Y ésta es sólo una de las muchas pequeñas historias de cada día que cuentan las paredes de las aulas entre un timbre y otro, pero sólo a los que se paran a escucharlas. Con paciencia y sin prisa.
El compañero difícil
Cristina estaba el curso pasado en el colegio, ahora va al instituto. Cuenta que en su clase coincidieron varios amigos que ya se conocían del colegio y también había nuevos compañeros...
«Entre ellos, estaba un chico que había repetido varias veces 1º de ESO. En los cambios de clase, este chico se dedicaba a pegar a los compañeros. Al principio nos parecía una broma, pero estábamos equivocados: él lo hacía por diversión, pero no se daba cuenta de que se estaba pasando. Teníamos miedo de plantarle cara y decirle que parase porque podía pegarle a cualquiera.
»A mí nunca me pegó, pero me acordaba de la regla de oro: si yo estuviera en el lugar de mis compañeros, me gustaría que algún amigo me apoyase y me defendiese. Era muy difícil. Por un lado, miedo a que te llamen “chivato”, y por otro lado, miedo a que ese compañero, o su pandilla, la tomen contigo.
»Un día le estaba pegando a un amigo mío y veíamos que ya iba en serio. Así que entre varios nos atrevimos a plantarle cara. Algunos salieron mal parados, pero nos sentimos muy contentos porque en estos casos es cuando uno se da cuenta de quiénes son sus verdaderos amigos. Les dije a mis compañeros que teníamos que ir a informar a la jefatura de estudios de lo que nos estaba pasando. Nos costaba un poco porque toda la clase iba a saber quiénes éramos los que habíamos ido, pero había que ser justos: muchos compañeros estaban sufriendo las agresiones.

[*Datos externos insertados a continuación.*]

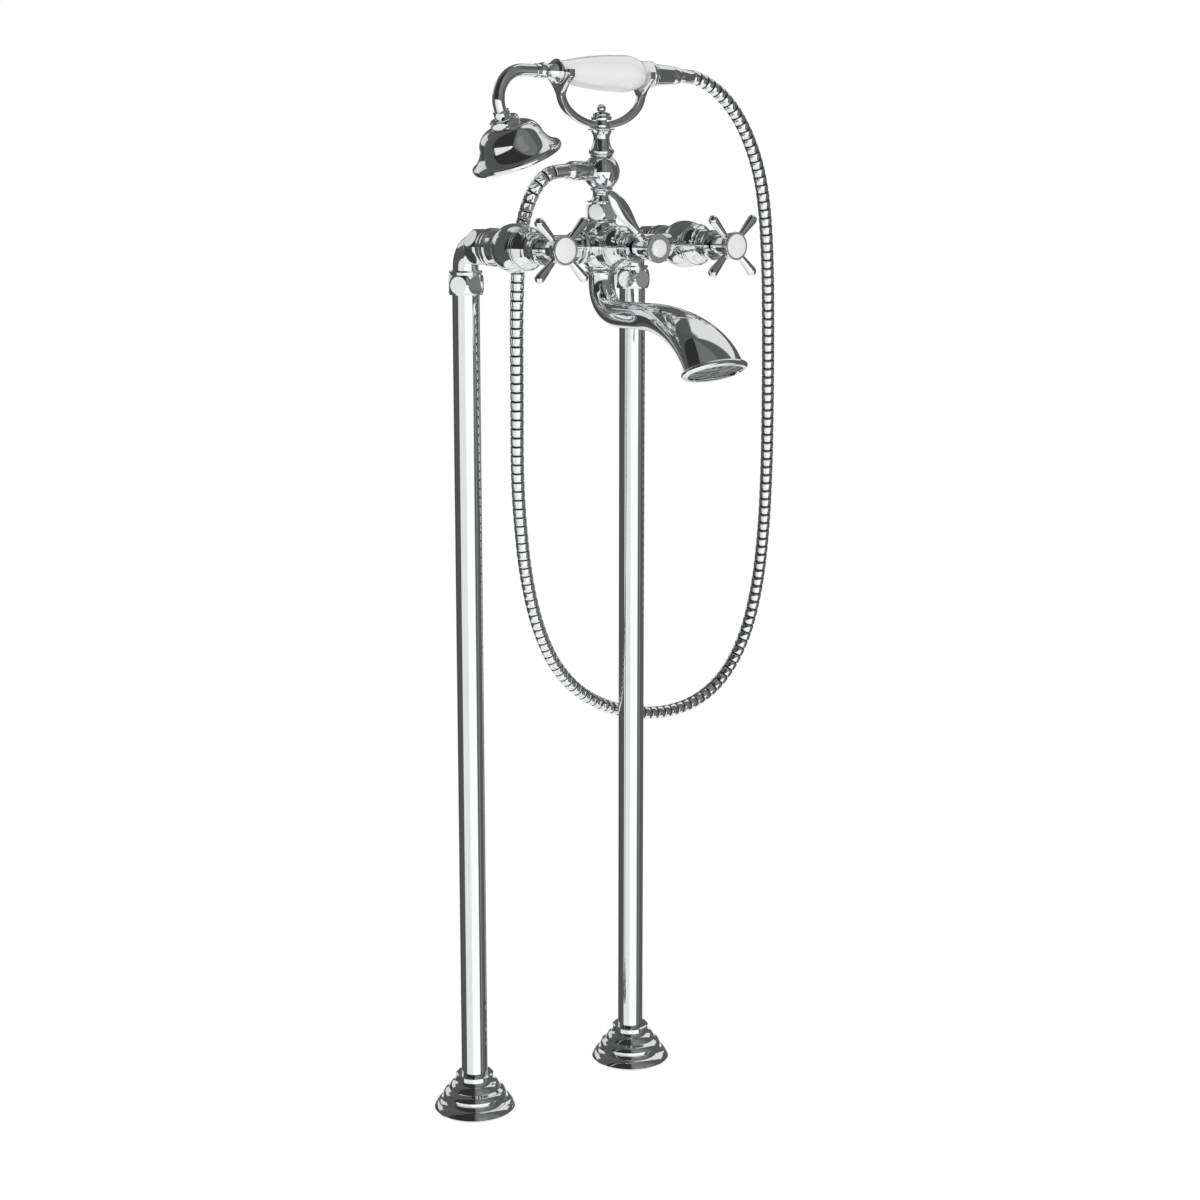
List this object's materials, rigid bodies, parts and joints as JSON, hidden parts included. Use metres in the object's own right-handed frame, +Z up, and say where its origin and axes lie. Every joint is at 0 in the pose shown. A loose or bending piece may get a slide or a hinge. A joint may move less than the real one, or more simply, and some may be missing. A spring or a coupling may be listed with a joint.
{
  "type": "floor standing bath filler",
  "caption": "Floor standing bath filler on two pipes, with cross handles, a lever diverter, a swivel spout and a hand shower on a cradle.",
  "frame": {"origin": "on the floor, midway between the two supply pipes, at the centre of the four floor fixings", "axes": "+Z up, X along the pair of pipes with hot at -X and cold at +X, the spout towards -Y"},
  "size_m": [0.4241, 0.3078, 1.0499],
  "materials": {
    "chrome": "polished chrome plate on brass",
    "porcelain": "glazed white porcelain",
    "raw_brass": "machined brass",
    "screw_steel": "plain steel",
    "hose_steel": "polished spiral wound metal hose",
    "grey_plastic": "moulded plastic",
    "seal_rubber": "rubber seal"
  },
  "bodies": {
    "root": {"cold_base_plate": "raw_brass", "cold_bonnet": "chrome", "cold_cartridge": "raw_brass", "cold_coupling_nut": "chrome", "cold_elbow": "chrome", "cold_floor_flange": "chrome", "cold_pipe_olive": "raw_brass", "cold_standpipe": "chrome", "cold_union_nut": "chrome", "cradle": "chrome", "cradle_post": "chrome", "diverter_bonnet": "chrome", "diverter_cartridge": "raw_brass", "finial": "chrome", "hot_base_plate": "raw_brass", "hot_bonnet": "chrome", "hot_cartridge": "raw_brass", "hot_coupling_nut": "chrome", "hot_elbow": "chrome", "hot_floor_flange": "chrome", "hot_pipe_olive": "raw_brass", "hot_standpipe": "chrome", "hot_union_nut": "chrome", "mixer_body": "chrome", "outlet_hose_nut": "chrome", "riser_ball": "chrome", "riser_nut": "chrome", "spout_bearing": "grey_plastic", "spout_seal": "seal_rubber"},
    "hot_handle": {"hot_cross_handle": "chrome", "hot_spindle": "raw_brass", "hot_index_disc": "porcelain", "hot_handle_screw": "screw_steel"},
    "cold_handle": {"cold_cross_handle": "chrome", "cold_spindle": "raw_brass", "cold_index_disc": "porcelain", "cold_handle_screw": "screw_steel"},
    "diverter_lever": {"diverter_spindle": "raw_brass", "diverter_hub": "chrome", "diverter_lever": "chrome", "diverter_cap": "chrome", "diverter_screw": "screw_steel"},
    "spout": {"spout": "chrome", "spout_grub_screw": "screw_steel", "stream_straightener": "grey_plastic"},
    "handset": {"ceramic_grip": "porcelain", "handset_tube": "raw_brass", "front_ferrule": "chrome", "rear_ring": "chrome", "handset_union": "chrome", "handset_hose_nut": "chrome", "gooseneck": "chrome", "gooseneck_nut": "chrome", "rose_shell": "chrome", "rose_face": "chrome", "rose_nut": "chrome", "rose_collar": "chrome", "shower_hose": "hose_steel"}
  },
  "joints": [
    {"name": "hot_handle_turn", "type": "hinge", "parent": "root", "child": "hot_handle", "pos_m": [-0.1016, -0.1528, 0.8722], "axis": [0, -1, 0], "range_deg": [0, 90]},
    {"name": "cold_handle_turn", "type": "hinge", "parent": "root", "child": "cold_handle", "pos_m": [0.1016, -0.1528, 0.8722], "axis": [0, 1, 0], "range_deg": [0, 90]},
    {"name": "diverter_turn", "type": "hinge", "parent": "root", "child": "diverter_lever", "pos_m": [0, -0.1514, 0.8722], "axis": [0, 1, 0], "range_deg": [0, 84]},
    {"name": "spout_swivel", "type": "hinge", "parent": "root", "child": "spout", "pos_m": [0, -0.08, 0.84], "axis": [0, 0, 1], "range_deg": [-60, 60]},
    {"name": "handset_lift", "type": "slide", "parent": "root", "child": "handset", "axis": [0, 0, 1], "range_m": [0, 0.08], "deforming": ["shower_hose"]}
  ]
}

»Hubo una investigación y este compañero fue expulsado durante un mes del instituto. Él mismo acabó confesando la verdad, y su propio padre vino al instituto a pedir perdón al resto de padres. Para mí fue una experiencia muy fuerte, que nunca olvidaré, porque lo pasamos muy mal, especialmente cuando nos sacaban de clase para interrogarnos y ver si lo que decíamos era cierto o nos lo habíamos inventado. Pero estoy muy contenta de haber obrado bien y de haber hecho por otro lo que me gustaría que hiciesen por mí. Unos días después me invitaron a ir a un congreso de la UNESCO sobre el proyecto “Escuela, espacio de Paz”. Fui con otros tres chicos, acompañados por la directora y la orientadora del Instituto.
»Al cabo del mes, este compañero volvió a clase. Al principio temíamos que no hubiese cambiado de actitud y siguiese siendo violento. Pero no ha sido así. No se han vuelto a repetir los actos violentos y además ha comenzado a tener una relación normal con todos. Sigue siendo un poco especial, pero no ha vuelto a pegar a nadie.
»A pesar de ser la única chica que declaró como testigo de lo que estaba pasando, a lo largo del curso he podido tener una buena relación con él. En ocasiones me ha preguntado alguna duda sobre los problemas de matemáticas, o de las asignaturas que le cuestan más trabajo, y yo he procurado ayudarle lo mejor que he podido. Estoy convencida de que vivir la regla de oro en estos momentos difíciles también ayuda a este tipo de personas. El amor todo lo puede».